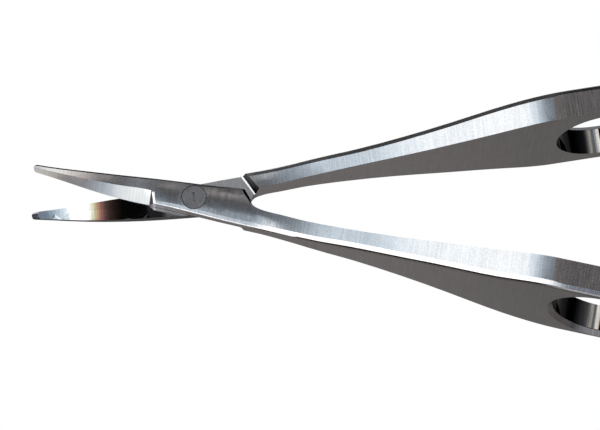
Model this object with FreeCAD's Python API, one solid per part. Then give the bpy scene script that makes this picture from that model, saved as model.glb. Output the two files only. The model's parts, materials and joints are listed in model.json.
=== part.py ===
import FreeCAD, Part
import math
import os
from FreeCAD import Vector

# Corneal scissors: two forged levers crossing at a screw, and two leaf springs riveted to them.
# All lengths are in millimetres. While a lever is shaped, the pivot axis is the Z axis, the blade
# points along -X, the handle along +X, the cutting plane is Z = 0, and the lever stands closed.

# Blade
BLADE_REACH = 11.62        # pivot axis to blade tip
TIP_RADIUS = 0.27          # rounding of the blunt tip, seen from above
TIP_SIDE = 0.13            # how far the tip's centre stands to the blade's back
TIP_SLANT = 14.0           # how far the blade's sides still close in at the tip, degrees
CURVE_START = 3.4          # distance from the pivot where the blade starts to curve up
CURVE_RADIUS = 36.0        # radius of that upward curve
EDGE_LAND = 0.04           # thickness left at the cutting edge
BEVEL_START = 3.1          # distance from the pivot to the notch that ends the ground bevel
BEVEL_RIDGE = 0.05         # how far the bevel's upper line stands to the cutting side at the notch
BEVEL_RIDGE_TIP = -0.12    # the same at the tip, where that line has crossed to the back
NOTCH_LEAN = 25.0          # lean of the wall that ends the bevel, degrees
SPINE_LOSS = 0.64          # share of the blade's thickness lost between notch and tip
SPINE_POWER = 0.9          # how evenly it is lost
BLADE_CROWN = 0.16         # drop of the blade's outer face, per square millimetre of offset
BLADE_ROUND = (0.2, 0.1)   # reach and drop of the eased edge of the blade's forged stock
BLADE_OVERRUN = 0.8        # how far stock and cutters are drawn beyond the tip
STOCK_OVER = 0.05          # how far that stock stands out beyond the cutting edge
BLADE_OUTLINE = (          # distance in front of the pivot, to the back, to the cutting edge
    (0.0, 1.08, 1.12),
    (3.1, 0.95, 0.89),
    (5.3, 0.85, 0.77),
    (6.9, 0.75, 0.62),
    (8.3, 0.64, 0.45),
    (10.0, 0.49, 0.25),
)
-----
THE REQUEST >> Your task is to quote the listing above word for word.

ANSWER TO THIS PROBLEM >>
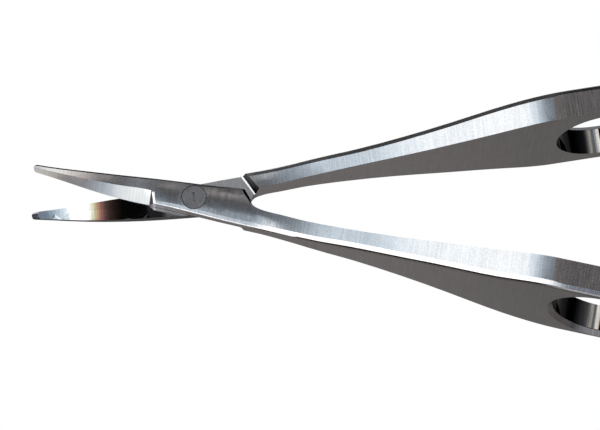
Model this object with FreeCAD's Python API, one solid per part. Then give the bpy scene script that makes this picture from that model, saved as model.glb. Output the two files only. The model's parts, materials and joints are listed in model.json.
=== part.py ===
import FreeCAD, Part
import math
import os
from FreeCAD import Vector

# Corneal scissors: two forged levers crossing at a screw, and two leaf springs riveted to them.
# All lengths are in millimetres. While a lever is shaped, the pivot axis is the Z axis, the blade
# points along -X, the handle along +X, the cutting plane is Z = 0, and the lever stands closed.

# Blade
BLADE_REACH = 11.62        # pivot axis to blade tip
TIP_RADIUS = 0.27          # rounding of the blunt tip, seen from above
TIP_SIDE = 0.13            # how far the tip's centre stands to the blade's back
TIP_SLANT = 14.0           # how far the blade's sides still close in at the tip, degrees
CURVE_START = 3.4          # distance from the pivot where the blade starts to curve up
CURVE_RADIUS = 36.0        # radius of that upward curve
EDGE_LAND = 0.04           # thickness left at the cutting edge
BEVEL_START = 3.1          # distance from the pivot to the notch that ends the ground bevel
BEVEL_RIDGE = 0.05         # how far the bevel's upper line stands to the cutting side at the notch
BEVEL_RIDGE_TIP = -0.12    # the same at the tip, where that line has crossed to the back
NOTCH_LEAN = 25.0          # lean of the wall that ends the bevel, degrees
SPINE_LOSS = 0.64          # share of the blade's thickness lost between notch and tip
SPINE_POWER = 0.9          # how evenly it is lost
BLADE_CROWN = 0.16         # drop of the blade's outer face, per square millimetre of offset
BLADE_ROUND = (0.2, 0.1)   # reach and drop of the eased edge of the blade's forged stock
BLADE_OVERRUN = 0.8        # how far stock and cutters are drawn beyond the tip
STOCK_OVER = 0.05          # how far that stock stands out beyond the cutting edge
BLADE_OUTLINE = (          # distance in front of the pivot, to the back, to the cutting edge
    (0.0, 1.08, 1.12),
    (3.1, 0.95, 0.89),
    (5.3, 0.85, 0.77),
    (6.9, 0.75, 0.62),
    (8.3, 0.64, 0.45),
    (10.0, 0.49, 0.25),
)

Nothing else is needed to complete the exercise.